- **Exercise details**
The required output consists solely of the lines from the one containing "middle = TOOTH_TOP - TOOTH_THICKNESS / 2" down to the one containing "obj.matrix_world = Matrix.Identity(4)", both included, each quoted exactly.
#####
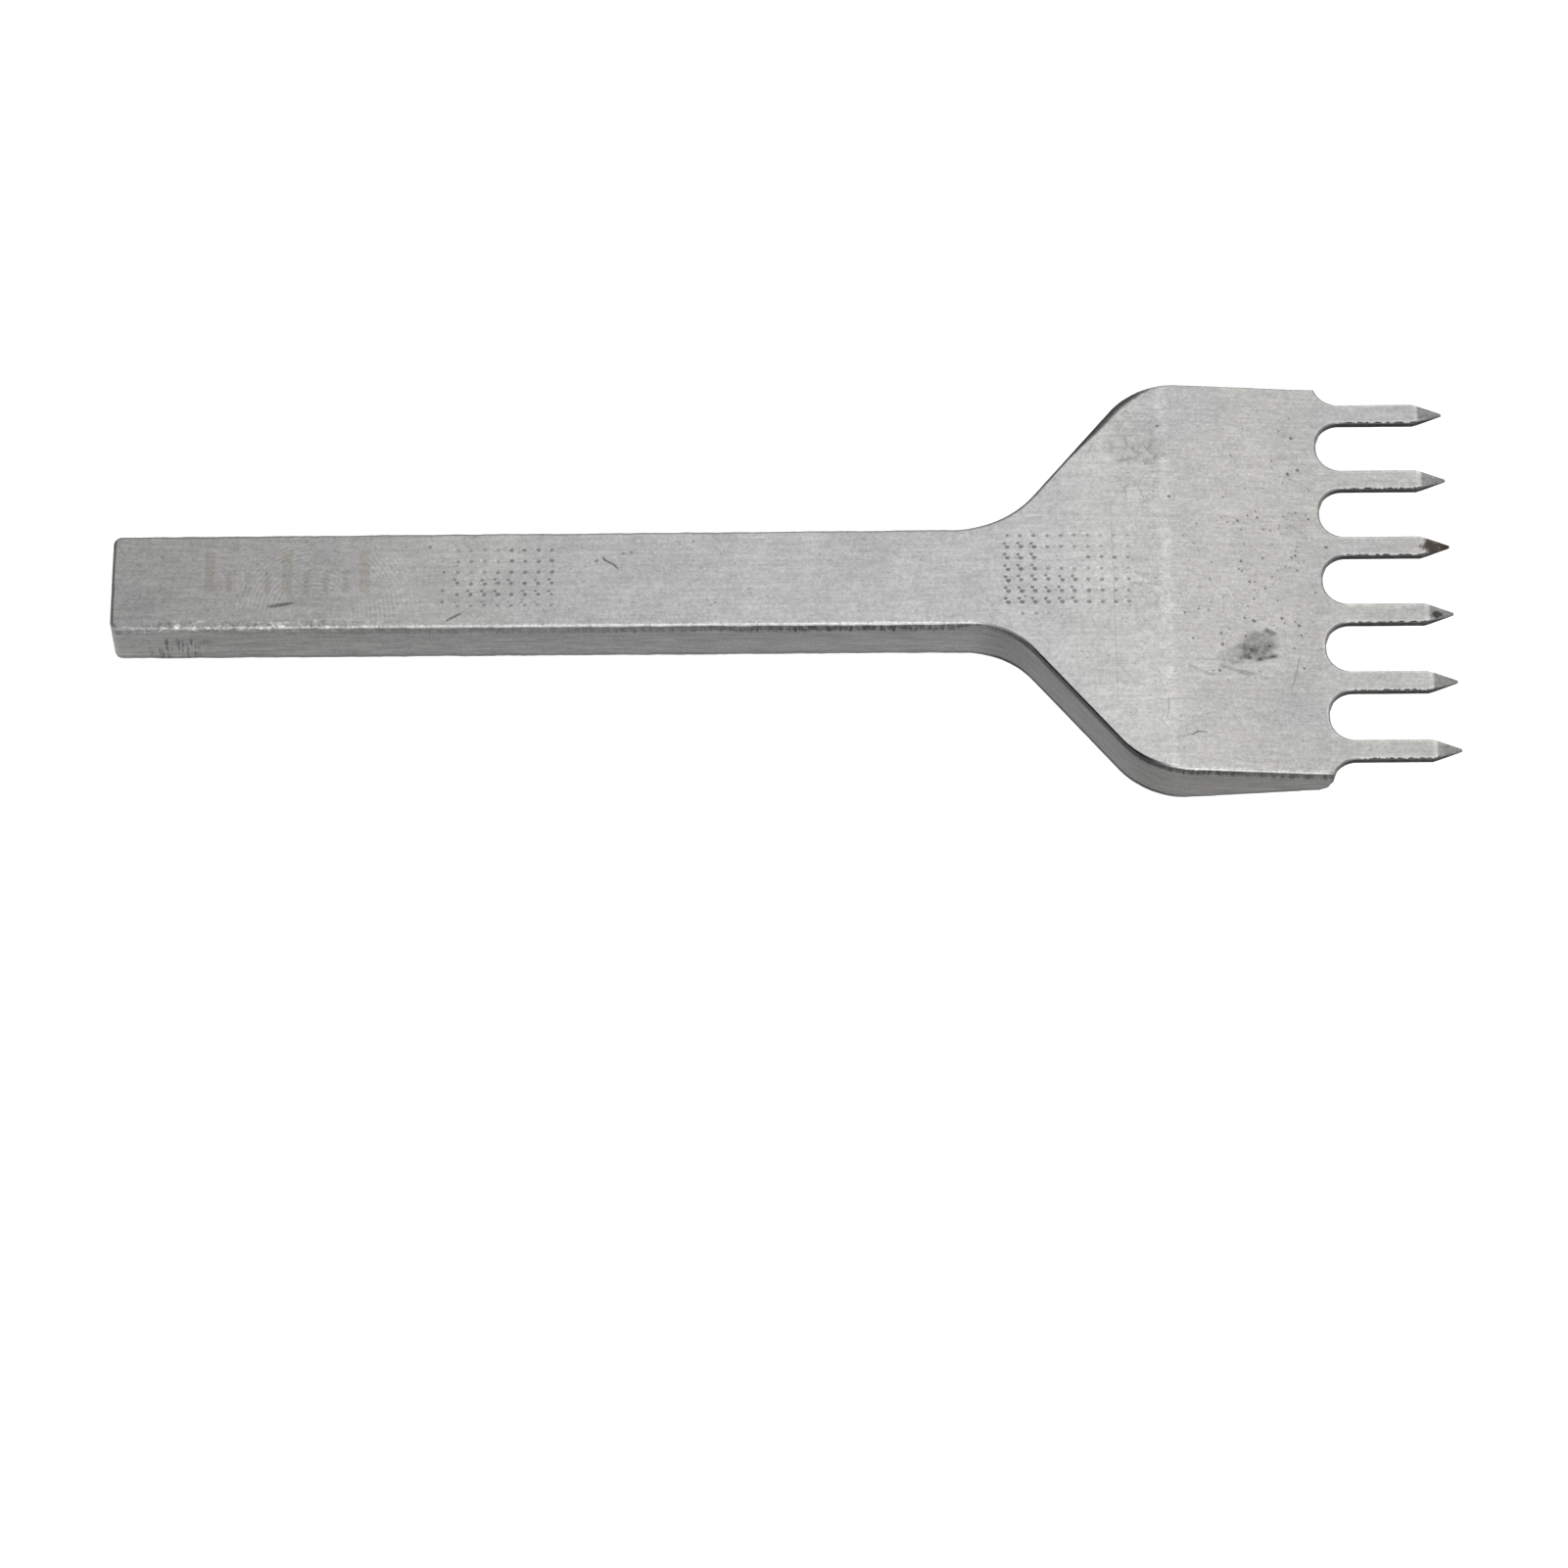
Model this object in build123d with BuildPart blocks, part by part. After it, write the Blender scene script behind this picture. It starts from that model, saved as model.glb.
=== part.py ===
from build123d import *
import os
from math import radians, tan

# A six-tooth leather pricking iron, lying on its back: +X runs from the struck end to the
# points, +Y across the row of teeth, +Z up.  The origin is the centre of the ground it lies on.
# The real tool is one bar of steel.  Its working regions are made here as separate solids that
# meet face to face: the shank, the flared shoulder, the ground blade, and six teeth.

# ---- Driving dimensions, in millimetres and degrees ----

OVERALL_LENGTH = 103.8
STOCK_THICKNESS = 5.0

SHANK_LENGTH = 63.8       # straight bar, up to just before the hollow curves
SHANK_WIDTH = 8.4
FLARE_START = 69.1        # from the struck end to where the sides turn outwards
FLARE_ANGLE = 51.0        # between a flared side and the tool's axis
FLARE_INNER_RADIUS = 8.0  # hollow curve from the shank into the flare
FLARE_OUTER_RADIUS = 7.0  # round corner from the flare to the blade's side
EDGE_RADIUS = 0.4         # long edges of the bar
END_CHAMFER = 0.35        # broken edge round the struck end

TOOTH_COUNT = 6
TOOTH_PITCH = 6.0
TOOTH_WIDTH = 1.7
TOOTH_THICKNESS = 0.7
TOOTH_LENGTH = 10.0       # from the floor of a gullet to the tip
TOOTH_TOP = 3.9           # height of the teeth's upper face
SIDE_TAPER = 2.3          # length over which a point narrows, seen from above
FACE_TAPER = 1.9          # length over which a point thins, seen from the side
TIP_SIZE = 0.2            # flat left on the very end of a point

GULLET_RADIUS = 1.9       # corner radius of the rounded gaps between teeth
END_MARGIN = 1.45         # blade that stands outside the outer teeth
BLADE_LENGTH = 12.0       # from the ridge, where the grinding starts, to the gullet floors
BLADE_END_BACK = 1.1      # height of the back face where its lower edge is broken
BREAK_START = 0.9         # from the start of that broken edge to the gullet floors
BREAK_RISE = 0.4          # height of the broken edge
STEP_START = 0.25         # from the step up to the teeth's thin back face to the gullet floors
STEP_END = 0.3            # from the gullet floors to the end of the step

# ---- Places worked out from them ----

butt_x = -OVERALL_LENGTH / 2
tip_x = OVERALL_LENGTH / 2
gullet_x = tip_x - TOOTH_LENGTH
root_x = gullet_x + GULLET_RADIUS
ridge_x = gullet_x - BLADE_LENGTH

row_width = (TOOTH_COUNT - 1) * TOOTH_PITCH
head_width = row_width + TOOTH_WIDTH + 2 * END_MARGIN
gap_width = TOOTH_PITCH - TOOTH_WIDTH
tooth_back = TOOTH_TOP - TOOTH_THICKNESS
back_slope = BLADE_END_BACK / (BLADE_LENGTH - BREAK_START)

flare_x = butt_x + FLARE_START
flare_end_x = flare_x + (head_width - SHANK_WIDTH) / 2 / tan(radians(FLARE_ANGLE))
shank_end_x = butt_x + SHANK_LENGTH

# ---- Shank: the straight bar that is held and struck ----

with BuildPart() as shank:
    with BuildSketch(Plane.YZ.offset(butt_x)):
        with Locations((0, STOCK_THICKNESS / 2)):
            RectangleRounded(SHANK_WIDTH, STOCK_THICKNESS, EDGE_RADIUS)
    extrude(amount=shank_end_x - butt_x)
    chamfer(shank.faces().sort_by(Axis.X)[0].edges(), END_CHAMFER)

# ---- Head: the plan outline that the shoulder and the blade share, without its gullets ----

with BuildSketch() as head_outline:
    with BuildLine():
        side = FilletPolyline(
            (shank_end_x, SHANK_WIDTH / 2),
            (flare_x, SHANK_WIDTH / 2),
            (flare_end_x, head_width / 2),
            (root_x, head_width / 2),
            radius=[FLARE_INNER_RADIUS, FLARE_OUTER_RADIUS],
        )
        Polyline(side @ 1, (root_x, 0), (shank_end_x, 0), side @ 0)
    make_face()
    mirror(about=Plane.XZ)


def along_the_sides(edges):
    """The edges that run along the head's two sides, on its front and its back."""
    outer = edges.filter_by(lambda edge: abs(edge.center().Y) > SHANK_WIDTH / 2 - 0.01)
    return outer.filter_by(Axis.Z, reverse=True)


# ---- Shoulder: the flare between the shank and the ridge ----

with BuildPart() as shoulder:
    add(head_outline.sketch)
    extrude(amount=STOCK_THICKNESS)
    fillet(along_the_sides(shoulder.edges()), EDGE_RADIUS)
    split(bisect_by=Plane.YZ.offset(ridge_x), keep=Keep.BOTTOM)

# ---- Blade: both faces ground down from the ridge, the back stepped up to the thin teeth ----

with BuildPart() as blade:
    add(head_outline.sketch)
    extrude(amount=STOCK_THICKNESS)
    with BuildSketch(Plane.XZ):
        with BuildLine():
            Polyline(
                (ridge_x, 0),
                (root_x, (root_x - ridge_x) * back_slope),
                (root_x, TOOTH_TOP),
                (gullet_x, TOOTH_TOP),
                (ridge_x, STOCK_THICKNESS),
                close=True,
            )
        make_face()
    extrude(amount=head_width, both=True, mode=Mode.INTERSECT)
    fillet(along_the_sides(blade.edges()), EDGE_RADIUS)

    # The back, with its lower edge broken, is stepped up to the teeth's thin back face.
    with BuildSketch(Plane.XZ):
        with BuildLine():
            Polyline(
                (gullet_x - BREAK_START, -STOCK_THICKNESS),
                (gullet_x - BREAK_START, BLADE_END_BACK),
                (gullet_x - STEP_START, BLADE_END_BACK + BREAK_RISE),
                (gullet_x + STEP_END, tooth_back),
                (tip_x, tooth_back),
                (tip_x, -STOCK_THICKNESS),
                close=True,
            )
        make_face()
    extrude(amount=head_width, both=True, mode=Mode.SUBTRACT)

    # The gaps between teeth, and one at each end of the row that cuts the blade's corner away.
    with BuildSketch():
        with Locations((tip_x, 0)):
            with GridLocations(0, TOOTH_PITCH, 1, TOOTH_COUNT + 1):
                RectangleRounded(2 * TOOTH_LENGTH, gap_width, GULLET_RADIUS)
    extrude(amount=STOCK_THICKNESS, mode=Mode.SUBTRACT)

# ---- Teeth: slim prongs, each ending in a four-sided point ----


def pointed_outline(half_thickness, taper):
    """Outline, along local X, of a prong that narrows to its tip over the taper's length."""
    with BuildSketch() as outline:
        with BuildLine():
            Polyline(
                (root_x, half_thickness),
                (tip_x - taper, half_thickness),
                (tip_x, TIP_SIZE / 2),
                (tip_x, -TIP_SIZE / 2),
                (tip_x - taper, -half_thickness),
                (root_x, -half_thickness),
                close=True,
            )
        make_face()
    return outline.sketch


def make_tooth(y):
    """One tooth at distance y across the row: its plan and its side view, intersected."""
    middle = TOOTH_TOP - TOOTH_THICKNESS / 2
    with BuildPart() as tooth:
        with BuildSketch(Plane.XY.offset(middle)):
            with Locations((0, y)):
                add(pointed_outline(TOOTH_WIDTH / 2, SIDE_TAPER))
        extrude(amount=TOOTH_THICKNESS / 2, both=True)
        with BuildSketch(Plane.XZ.offset(-y)):
            with Locations((0, middle)):
                add(pointed_outline(TOOTH_THICKNESS / 2, FACE_TAPER))
        extrude(amount=TOOTH_WIDTH / 2, both=True, mode=Mode.INTERSECT)
    return tooth.part


teeth = []
for index in range(TOOTH_COUNT):
    tooth = make_tooth(row_width / 2 - index * TOOTH_PITCH)
    tooth.label = f"tooth_{index + 1}"
    teeth.append(tooth)

# ---- Labels and files ----

shank.part.label = "shank"
shoulder.part.label = "shoulder"
blade.part.label = "blade"

os.makedirs("parts", exist_ok=True)
for piece in [shank.part, shoulder.part, blade.part, *teeth]:
    export_step(piece, f"parts/{piece.label}.step")
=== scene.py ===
import math

import bpy
import numpy as np
from mathutils import Matrix, Vector
from mathutils.geometry import delaunay_2d_cdt
from mathutils.kdtree import KDTree


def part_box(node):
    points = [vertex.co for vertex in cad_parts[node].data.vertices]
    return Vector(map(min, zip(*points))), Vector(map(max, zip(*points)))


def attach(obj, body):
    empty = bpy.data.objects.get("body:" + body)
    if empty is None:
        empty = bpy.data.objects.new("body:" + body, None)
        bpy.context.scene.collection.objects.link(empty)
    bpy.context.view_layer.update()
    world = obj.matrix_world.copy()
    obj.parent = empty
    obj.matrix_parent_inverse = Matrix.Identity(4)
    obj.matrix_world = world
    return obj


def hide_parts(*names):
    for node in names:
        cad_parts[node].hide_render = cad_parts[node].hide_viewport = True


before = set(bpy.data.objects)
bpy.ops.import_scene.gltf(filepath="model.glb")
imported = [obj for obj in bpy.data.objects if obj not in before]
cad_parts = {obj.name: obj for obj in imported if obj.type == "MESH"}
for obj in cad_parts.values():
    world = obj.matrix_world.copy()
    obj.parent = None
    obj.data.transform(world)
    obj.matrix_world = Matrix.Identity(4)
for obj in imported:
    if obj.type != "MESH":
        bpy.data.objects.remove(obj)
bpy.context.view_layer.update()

# A six-tooth pricking iron lying on its back: +X towards the points, +Y across the row, +Z up.
# The whole skin of the tool is made once, in millimetres, and then cut at the CAD nodes' planes,
# so that the pieces meet without a seam.  Nothing here is random from run to run.

rng = np.random.default_rng(61)

# ---- Places read from the frame, in millimetres ----

MM = 0.001
TOOTH_COUNT = 6


def corners_in_mm(node):
    """Lowest and highest corner of a CAD node."""
    low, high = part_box(node)
    return np.array(low) / MM, np.array(high) / MM


shank_low, shank_high = corners_in_mm("shank")
_, shoulder_high = corners_in_mm("shoulder")
_, blade_high = corners_in_mm("blade")
tooth_low, tooth_high = corners_in_mm("tooth_1")

butt_x = shank_low[0]
shank_end_x = shank_high[0]
ridge_x = shoulder_high[0]
root_x = blade_high[0]
tip_x = tooth_high[0]
shank_half = shank_high[1]
head_half = blade_high[1]
thickness = shank_high[2]
tooth_top = tooth_high[2]
tooth_back = tooth_low[2]
tooth_half = (tooth_high[1] - tooth_low[1]) / 2
tooth_rows = [float(sum(corners_in_mm(f"tooth_{n + 1}"))[1]) / 2 for n in range(TOOTH_COUNT)]
pitch = tooth_rows[0] - tooth_rows[1]

# ---- The rest of the tool's shape, as in the CAD model ----

FLARE_TURN = 69.1  # from the struck end
FLARE_ANGLE = math.radians(51.0)
INNER_RADIUS = 8.0
OUTER_RADIUS = 7.0
GULLET_RADIUS = 1.9
SIDE_TAPER = 2.3
FACE_TAPER = 1.9
TIP_HALF = 0.1
BLADE_END_BACK = 1.1
BREAK_START = 0.9
BREAK_RISE = 0.4
STEP_START = 0.25
STEP_END = 0.3

gullet_x = root_x - GULLET_RADIUS
facet_x = tip_x - FACE_TAPER
facet_half = TIP_HALF + (tooth_half - TIP_HALF) * FACE_TAPER / SIDE_TAPER
point_slope = ((tooth_top - tooth_back) / 2 - TIP_HALF) / FACE_TAPER
flare_x = butt_x + FLARE_TURN
hollow_x = flare_x - INNER_RADIUS * math.tan(FLARE_ANGLE / 2)
flare_end_x = flare_x + (head_half - shank_half) / math.tan(FLARE_ANGLE)

# ---- Finer shape that only the looks need ----

BUTT_LESS = 0.08      # the shank's half width narrows by this much at the struck end
NEAR_SIDE_LESS = 0.2  # the -Y side of the head was ground down this much further,
NEAR_INNER_RADIUS = 6.5  # and its hollow is tighter
BUTT_CORNER = 0.7     # plan radius of the struck end's corners
SHANK_EDGE = 0.3      # rounded edges, radius
FLARE_EDGE = 0.14
BLADE_EDGE = 0.2
TOOTH_EDGE = 0.06
SKIN = 0.012          # the faces lie this far inside the CAD ones, to leave room for raised rims
RIDGE_SOFTNESS = 0.5
OUTLINE_STEP = 0.17
CORNER_STEP = 0.09
GRID_STEP = 0.62
CREASE_STEP = 0.45
FEATURE_GAP = 0.16    # the grid keeps this far from marks and creases, and
LOOP_GAP = 0.13       # this far from the outline
NORMAL_INSET = 0.12   # share of the way from a triangle's corner to its middle
CREASE_ANGLE = math.radians(12.0)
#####
- **Exercise output**
    middle = TOOTH_TOP - TOOTH_THICKNESS / 2
    with BuildPart() as tooth:
        with BuildSketch(Plane.XY.offset(middle)):
            with Locations((0, y)):
                add(pointed_outline(TOOTH_WIDTH / 2, SIDE_TAPER))
        extrude(amount=TOOTH_THICKNESS / 2, both=True)
        with BuildSketch(Plane.XZ.offset(-y)):
            with Locations((0, middle)):
                add(pointed_outline(TOOTH_THICKNESS / 2, FACE_TAPER))
        extrude(amount=TOOTH_WIDTH / 2, both=True, mode=Mode.INTERSECT)
    return tooth.part


teeth = []
for index in range(TOOTH_COUNT):
    tooth = make_tooth(row_width / 2 - index * TOOTH_PITCH)
    tooth.label = f"tooth_{index + 1}"
    teeth.append(tooth)

# ---- Labels and files ----

shank.part.label = "shank"
shoulder.part.label = "shoulder"
blade.part.label = "blade"

os.makedirs("parts", exist_ok=True)
for piece in [shank.part, shoulder.part, blade.part, *teeth]:
    export_step(piece, f"parts/{piece.label}.step")
=== scene.py ===
import math

import bpy
import numpy as np
from mathutils import Matrix, Vector
from mathutils.geometry import delaunay_2d_cdt
from mathutils.kdtree import KDTree


def part_box(node):
    points = [vertex.co for vertex in cad_parts[node].data.vertices]
    return Vector(map(min, zip(*points))), Vector(map(max, zip(*points)))


def attach(obj, body):
    empty = bpy.data.objects.get("body:" + body)
    if empty is None:
        empty = bpy.data.objects.new("body:" + body, None)
        bpy.context.scene.collection.objects.link(empty)
    bpy.context.view_layer.update()
    world = obj.matrix_world.copy()
    obj.parent = empty
    obj.matrix_parent_inverse = Matrix.Identity(4)
    obj.matrix_world = world
    return obj


def hide_parts(*names):
    for node in names:
        cad_parts[node].hide_render = cad_parts[node].hide_viewport = True


before = set(bpy.data.objects)
bpy.ops.import_scene.gltf(filepath="model.glb")
imported = [obj for obj in bpy.data.objects if obj not in before]
cad_parts = {obj.name: obj for obj in imported if obj.type == "MESH"}
for obj in cad_parts.values():
    world = obj.matrix_world.copy()
    obj.parent = None
    obj.data.transform(world)
    obj.matrix_world = Matrix.Identity(4)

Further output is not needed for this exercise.